Bo w solowej odsłonie, już jako MAPA, śmiało porusza się po meandrach elektroniki, komponując ją z nowoczesnym alt elektro popem, suto zakrapiając breakbeatem albo, dla małej tylko odmiany, subtelniejszym drum’n’bassem. Wszystko po to, by oswoić niszę i poukładać po swojemu słowno-muzyczne aranżacje. Mapa znalazła w muzyce własny język, co jest wyzwaniem, a zrobiła to nie odkrywając nowych lądów, lecz łącząc je alternatywnymi drogami.
Znane z singli Przejdź do pozycji dziecka czy Wzywam Cię to, paradoksalnie, nienajlepsze wizytówki płyty. Bo poza nimi Mapa ma do zaoferowania znacznie więcej lepszego. Uwagę zwraca fenomenalny, połamany Mów (z gościnnym Swiernalisem), oraz Tam i tu, w którym atak sampli łagodzi delikatnie pociągana struna gitary.
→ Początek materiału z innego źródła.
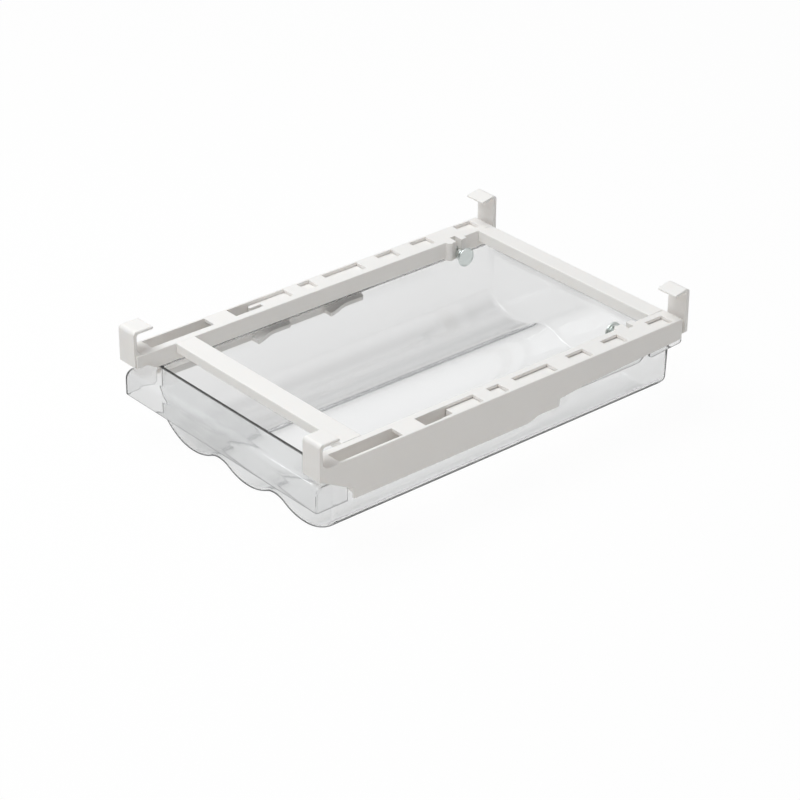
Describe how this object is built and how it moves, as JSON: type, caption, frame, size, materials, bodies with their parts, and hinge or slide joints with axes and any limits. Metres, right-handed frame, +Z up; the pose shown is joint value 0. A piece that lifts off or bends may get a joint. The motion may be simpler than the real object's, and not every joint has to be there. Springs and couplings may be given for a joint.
{
  "type": "hanging refrigerator shelf drawer",
  "caption": "Clear pull-out tray with lengthwise troughs in a white hook-on frame that hangs under a refrigerator shelf.",
  "frame": {"origin": "middle of the part in X and Y, at the lowest point of the tray", "axes": "+X to the right seen from the front, +Y from the front panel to the rear hooks, +Z up toward the shelf"},
  "size_m": [0.2, 0.305, 0.085],
  "materials": {
    "frame": "fine satin off-white moulding",
    "hook": "fine satin off-white moulding",
    "metal": "bright zinc plating",
    "tray": "clear, polished, colourless moulding"
  },
  "bodies": {
    "frame": {"left_rail": "frame", "right_rail": "frame", "front_crossbar": "frame", "rear_crossbar": "frame", "left_clamp_nut": "metal", "right_clamp_nut": "metal"},
    "drawer": {"drawer_tray": "tray"},
    "left_hook": {"left_rear_hook": "hook"},
    "right_hook": {"right_rear_hook": "hook"},
    "left_screw": {"left_clamp_screw": "metal"},
    "right_screw": {"right_clamp_screw": "metal"}
  },
  "joints": [
    {"name": "drawer_slide", "type": "slide", "parent": "frame", "child": "drawer", "axis": [0, -1, 0], "range_m": [0, 0.18]},
    {"name": "left_hook_slide", "type": "slide", "parent": "frame", "child": "left_hook", "axis": [0, 1, 0], "range_m": [-0.0025, 0.12]},
    {"name": "right_hook_slide", "type": "slide", "parent": "frame", "child": "right_hook", "axis": [0, 1, 0], "range_m": [-0.0025, 0.12]},
    {"name": "left_screw_turn", "type": "hinge", "parent": "frame", "child": "left_screw", "pos_m": [-0.0874, 0.1147, 0.054], "axis": [-1, 0, 0], "range_deg": [-720, 150]},
    {"name": "right_screw_turn", "type": "hinge", "parent": "frame", "child": "right_screw", "pos_m": [0.0854, 0.1147, 0.054], "axis": [1, 0, 0], "range_deg": [-360, 1180]}
  ]
}
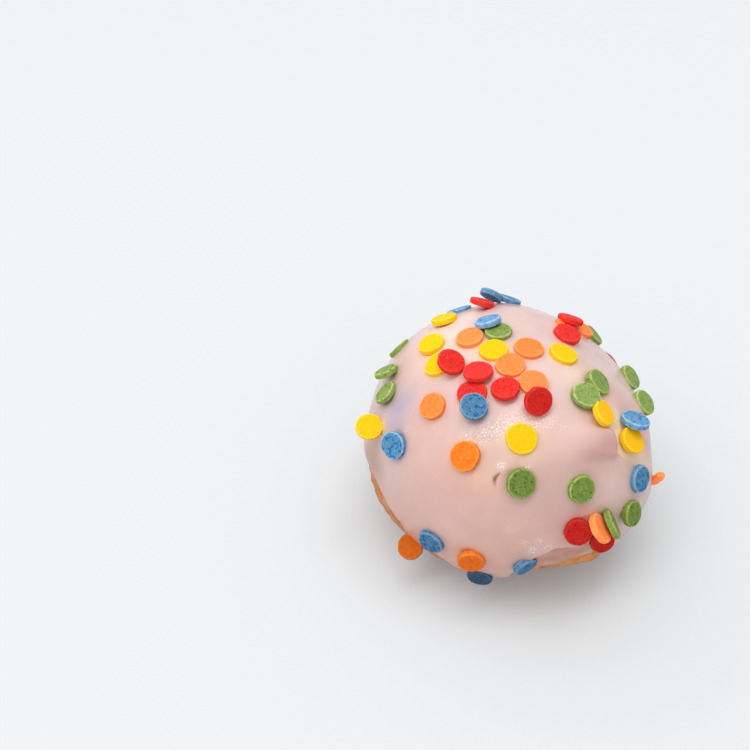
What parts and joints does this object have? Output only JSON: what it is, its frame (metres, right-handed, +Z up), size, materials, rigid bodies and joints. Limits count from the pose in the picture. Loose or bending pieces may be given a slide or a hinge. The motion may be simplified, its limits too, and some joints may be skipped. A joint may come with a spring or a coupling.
{
  "type": "cream puff",
  "caption": "Round glazed cream puff: a browned choux bun under pink icing strewn with flat confetti sprinkles.",
  "frame": {"origin": "on the floor under the middle of the puff, in the plane of its flat foot", "axes": "+Z up through the crown, -Y towards the shown side, +X to that side's right"},
  "size_m": [0.0674, 0.0677, 0.0533],
  "materials": {
    "crust": "browned, craggy",
    "icing": "smooth pink icing with a soft gloss",
    "sprinkle_yellow": "matt, slightly pitted",
    "sprinkle_orange": "matt, slightly pitted",
    "sprinkle_red": "matt, slightly pitted",
    "sprinkle_green": "matt, slightly pitted",
    "sprinkle_blue": "matt, speckled darker"
  },
  "bodies": {
    "root": {"choux": "crust", "icing": "icing"}
  },
  "joints": []
}
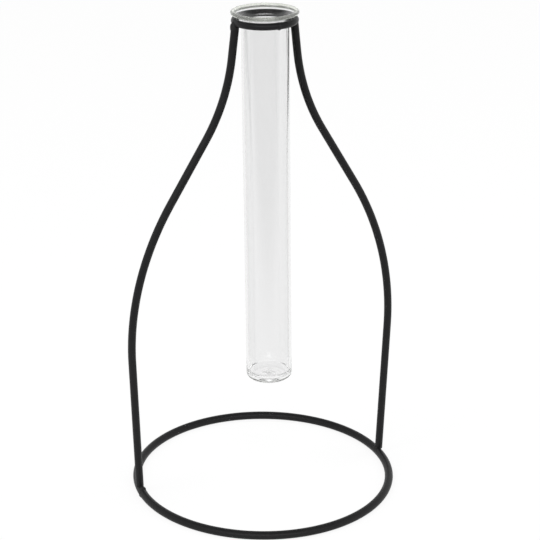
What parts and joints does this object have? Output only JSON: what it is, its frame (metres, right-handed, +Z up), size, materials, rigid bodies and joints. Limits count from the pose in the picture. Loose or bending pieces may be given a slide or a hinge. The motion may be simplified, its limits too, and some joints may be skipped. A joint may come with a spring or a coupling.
{
  "type": "test tube vase",
  "caption": "Slim glass tube with a flared lip and a flat bottom, hung in the neck of a black wire stand shaped like a bottle, for a few stems.",
  "frame": {"origin": "on the table, under the middle of the base ring", "axes": "+Z up; the two legs stand in the XZ plane, one at +X and one at -X, and the foot of the leg at -X is set 7 mm towards +Y"},
  "size_m": [0.1544, 0.1468, 0.2676],
  "materials": {
    "black_powder_coat": "satin",
    "clear_glass": "clear"
  },
  "bodies": {
    "stand": {"base_ring": "black_powder_coat", "base_ring_seam_weld": "black_powder_coat", "leg_left": "black_powder_coat", "leg_right": "black_powder_coat", "base_weld_left": "black_powder_coat", "base_weld_right": "black_powder_coat", "top_ring": "black_powder_coat", "top_ring_seam_weld": "black_powder_coat", "top_weld_left": "black_powder_coat", "top_weld_right": "black_powder_coat"},
    "tube": {"glass_tube": "clear_glass"}
  },
  "joints": [
    {"name": "tube_lift", "type": "slide", "parent": "stand", "child": "tube", "axis": [-0.0146, 0.0059, 0.9999], "range_m": [0, 0.215]}
  ]
}
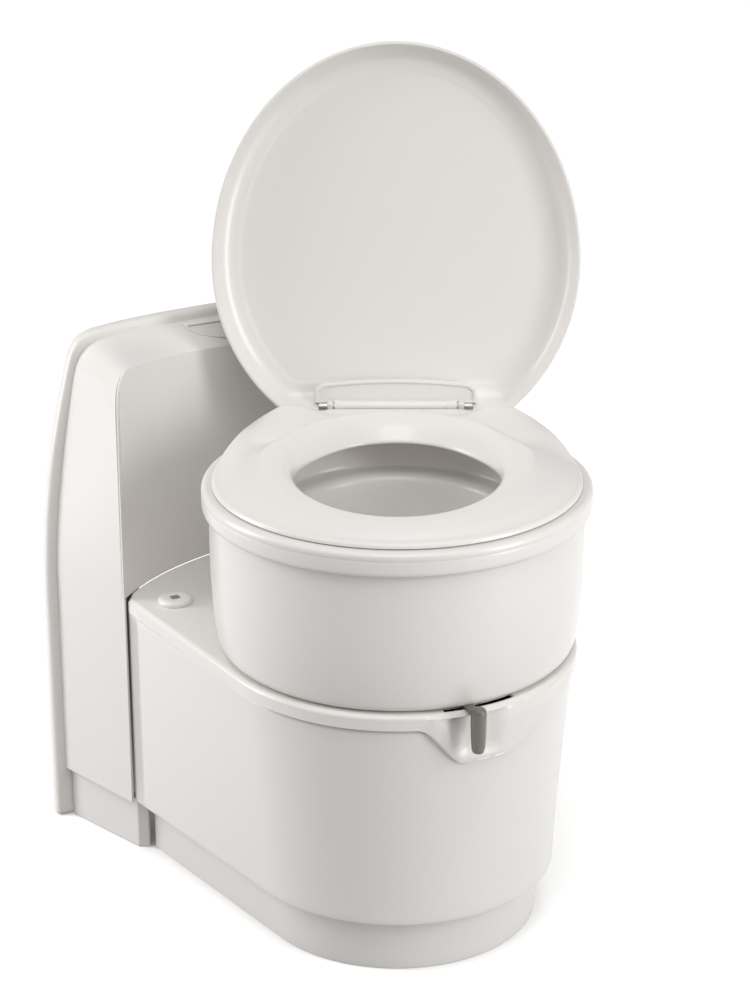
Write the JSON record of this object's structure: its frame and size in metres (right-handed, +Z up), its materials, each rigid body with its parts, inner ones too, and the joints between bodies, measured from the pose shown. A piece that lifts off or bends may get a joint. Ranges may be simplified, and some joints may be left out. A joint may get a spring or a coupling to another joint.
{
  "type": "cassette toilet",
  "caption": "Caravan cassette toilet: a swivelling round bowl with seat and lid on a round-fronted base, a wall console behind it, and a slide-out waste cassette below.",
  "frame": {"origin": "on the floor, below the bowl's swivel axis", "axes": "+Z up, +Y towards the wall behind the console, +X to the right of someone who faces the wall"},
  "size_m": [0.5389, 0.5606, 0.869],
  "materials": {
    "white_shell": "glossy white moulding",
    "white_fitting": "satin white moulding",
    "grey_pan": "satin grey moulding",
    "taupe_lever": "dark taupe, softly glossy",
    "dark_tank": "blow-moulded dark grey",
    "black_plastic": "satin black",
    "red_plastic": "red touch point",
    "black_rubber": "matt black",
    "grey_rubber": "pale grey, soft",
    "steel": "plain steel",
    "blue_hose": "blue water hose",
    "green_board": "lacquered board",
    "green_flag": "green flag",
    "yellow_float": "foam float",
    "clear_window": "clear",
    "dark_lens": "smoked lens"
  },
  "bodies": {
    "base": {"base_floor_pan": "grey_pan", "base_plinth": "white_shell", "base_housing": "white_shell", "base_top_cover": "white_shell", "turntable_ring": "grey_pan", "console_housing": "white_shell", "console_flange": "white_shell", "console_plinth_left": "white_shell", "console_plinth_right": "white_shell", "control_panel_bezel": "white_shell", "control_panel_plate": "white_shell", "status_lens": "dark_lens", "control_board": "green_board", "level_indicator_bezel": "white_shell", "level_window": "clear_window", "water_inlet_valve": "black_plastic", "water_hose": "blue_hose", "floor_screw_left": "steel", "floor_screw_right": "steel", "guide_rail_left": "grey_pan", "guide_rail_right": "grey_pan"},
    "flush_button": {"flush_button": "white_shell"},
    "level_flag": {"level_flag": "green_flag"},
    "bowl": {"drum_shell": "white_shell", "toilet_bowl": "white_shell", "bowl_neck_seal": "black_rubber", "flush_nozzle": "white_fitting", "hinge_bracket": "white_fitting", "hinge_pin_left": "steel", "hinge_pin_right": "steel"},
    "seat": {"seat_ring": "white_shell", "seat_hinge_arm_left": "white_fitting", "seat_hinge_arm_right": "white_fitting", "seat_buffer_front_left": "grey_rubber", "seat_buffer_front_right": "grey_rubber", "seat_buffer_rear_left": "grey_rubber", "seat_buffer_rear_right": "grey_rubber"},
    "lid": {"lid_shell": "white_shell", "hinge_cover": "white_shell", "lid_hinge_arm_left": "white_fitting", "lid_hinge_arm_right": "white_fitting", "lid_buffer_left": "grey_rubber", "lid_buffer_right": "grey_rubber"},
    "lever": {"lever_arm": "taupe_lever", "lever_knob": "taupe_lever"},
    "cassette": {"waste_tank": "dark_tank", "blade_housing": "black_plastic", "cassette_lip_seal": "black_rubber", "wheel_axle": "steel"},
    "blade": {"valve_blade": "black_plastic"},
    "float": {"level_float": "yellow_float"},
    "wheel_left": {"cassette_wheel_left": "black_plastic"},
    "wheel_right": {"cassette_wheel_right": "black_plastic"},
    "cover": {"sliding_cover": "dark_tank"},
    "spout": {"pour_spout": "dark_tank"},
    "cap": {"spout_cap": "black_plastic"},
    "vent": {"vent_button": "red_plastic"},
    "grip": {"carry_grip": "black_plastic"},
    "latch": {"cassette_latch": "red_plastic"}
  },
  "joints": [
    {"name": "bowl_swivel", "type": "hinge", "parent": "base", "child": "bowl", "pos_m": [0, 0, 0.303], "axis": [0, 0, 1], "range_deg": [-63, 117]},
    {"name": "seat_hinge", "type": "hinge", "parent": "bowl", "child": "seat", "pos_m": [0.08626, 0.16929, 0.49], "axis": [0.891, -0.454, 0], "range_deg": [-98, 0]},
    {"name": "lid_hinge", "type": "hinge", "parent": "bowl", "child": "lid", "pos_m": [0.08626, 0.16929, 0.49], "axis": [0.891, -0.454, 0], "range_deg": [-7, 101]},
    {"name": "lever_turn", "type": "hinge", "parent": "base", "child": "lever", "pos_m": [0, 0, 0.29], "axis": [0, 0, 1], "range_deg": [-5.5, 14.5]},
    {"name": "blade_turn", "type": "hinge", "parent": "cassette", "child": "blade", "pos_m": [0.075, 0.03, 0.262], "axis": [0, 0, 1], "range_deg": [-48, 18.2]},
    {"name": "float_rise", "type": "hinge", "parent": "cassette", "child": "float", "pos_m": [-0.06, 0.17, 0.18], "axis": [-1, 0, 0], "range_deg": [0, 35]},
    {"name": "flag_slide", "type": "slide", "parent": "base", "child": "level_flag", "axis": [-1, 0, 0], "range_m": [0, 0.0101]},
    {"name": "flush_press", "type": "slide", "parent": "base", "child": "flush_button", "axis": [0, 0.6428, -0.766], "range_m": [0, 0.003], "stiffness_N_per_m": 400},
    {"name": "vent_press", "type": "slide", "parent": "cassette", "child": "vent", "axis": [0, 0, -1], "range_m": [0, 0.004], "stiffness_N_per_m": 500},
    {"name": "cassette_slide", "type": "slide", "parent": "base", "child": "cassette", "axis": [0, 1, 0], "range_m": [0, 0.45]},
    {"name": "cover_slide", "type": "slide", "parent": "cassette", "child": "cover", "axis": [0, -1, 0], "range_m": [0, 0.095]},
    {"name": "spout_swivel", "type": "hinge", "parent": "cassette", "child": "spout", "pos_m": [0.095, 0.264, 0.23], "axis": [0, 0, -1], "range_deg": [0, 90]},
    {"name": "cap_turn", "type": "hinge", "parent": "spout", "child": "cap", "pos_m": [-0.05, 0.264, 0.2445], "axis": [-1, 0, 0], "range_deg": [0, 270]},
    {"name": "wheel_left_spin", "type": "hinge", "parent": "cassette", "child": "wheel_left", "pos_m": [-0.07, 0.292, 0.0465], "axis": [1, 0, 0], "continuous": true},
    {"name": "wheel_right_spin", "type": "hinge", "parent": "cassette", "child": "wheel_right", "pos_m": [0.07, 0.292, 0.0465], "axis": [1, 0, 0], "continuous": true},
    {"name": "grip_fold", "type": "hinge", "parent": "cassette", "child": "grip", "pos_m": [0, 0.3295, 0.15], "axis": [1, 0, 0], "range_deg": [0, 90]},
    {"name": "latch_lift", "type": "hinge", "parent": "base", "child": "latch", "pos_m": [0, 0.295, 0.015], "axis": [1, 0, 0], "range_deg": [0, 12]}
  ],
  "couplings": [
    {"joint": "blade_turn", "follows": "lever_turn", "ratio": -3.3},
    {"joint": "flag_slide", "follows": "float_rise", "m_per_rad": 0.01637}
  ]
}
A przecież pomiędzy znajdzie się miejsce i dla klasycznie drumowego No One, w którym znajdziemy echa Lamb. I dla siedmiominutowego O Wilku, który można by rozłożyć przynajmniej na 2 samoistne utwory, i to nie tylko po piątej minucie.
To bardzo wyraźnie koncepcyjny album. Artystka świadomie ucieka od szablonowych rozwiązań, które mogłyby być grą w skojarzenia np. ze sceną rave (o te nietrudno). Całość zmiękcza śpiewnym i doszlifowanym wokalem, którym malowniczo artykułuje nie zawsze ciepło brzmiące wersy. Pozwala jej na to starannie poskładana liryka.
”Wzywam Cię” Mapy jest kolejnym przykładem na to, że drugi debiut może być słodszy od pierwszego. Wystarczy tylko jedno wezwanie do słuchania, by zostać z płytą na dłużej. I dłużej.